Behavioral Constraints
Evidence suggests many workers continue working despite receiving payouts because financial pressures remain overwhelming.
Funding Sustainability
Current programs depend heavily on external financial support.
Therefore, parametric insurance should not be viewed as a replacement for broader climate adaptation policies. Instead, it should complement social protection systems.
Why This Matters for UPSC
This topic sits at the intersection of multiple dimensions of public policy.
For GS II, it raises questions of social justice, welfare delivery, labour rights, and state capacity.
For GS III, it addresses climate adaptation, disaster management, insurance innovation, economic resilience, and sustainable development.
For essay papers, it offers a powerful framework to discuss the evolving relationship between climate change and social protection.
More importantly, it challenges a common assumption in public policy.
Innovation does not always emerge from governments.
Sometimes, the most transformative policy experiments begin at the margins, driven by communities, civil society organizations, and local institutions.
The Bigger Question India Must Answer
Climate change is rewriting the meaning of social security.
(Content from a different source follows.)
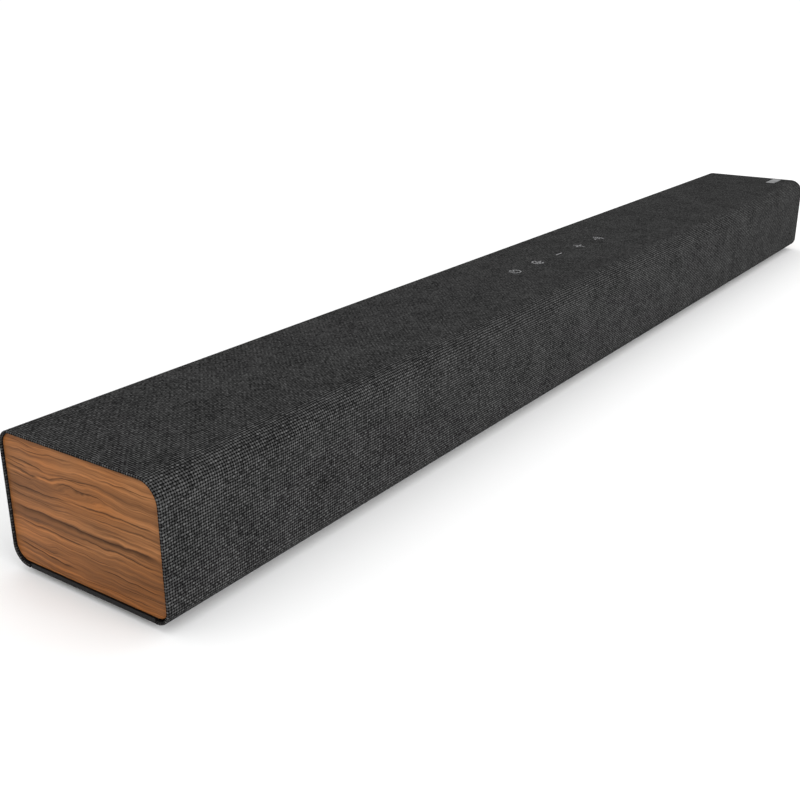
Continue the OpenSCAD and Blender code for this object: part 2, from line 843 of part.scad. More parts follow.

In the twentieth century, social protection focused on unemployment, illness, and old age.
In the twenty first century, climate risk itself may become one of the largest drivers of vulnerability.
As India experiences more frequent heatwaves, floods, droughts, and extreme weather events, traditional welfare systems may no longer be sufficient.
The real question is not whether parametric heat insurance works.
The evidence increasingly suggests that it does.
The more important question is whether India can transform scattered experiments protecting thousands into a national climate safety net protecting millions.
Because the future of social protection may not be built in government offices alone.
It may already be emerging quietly, beneath the scorching summer skies of India.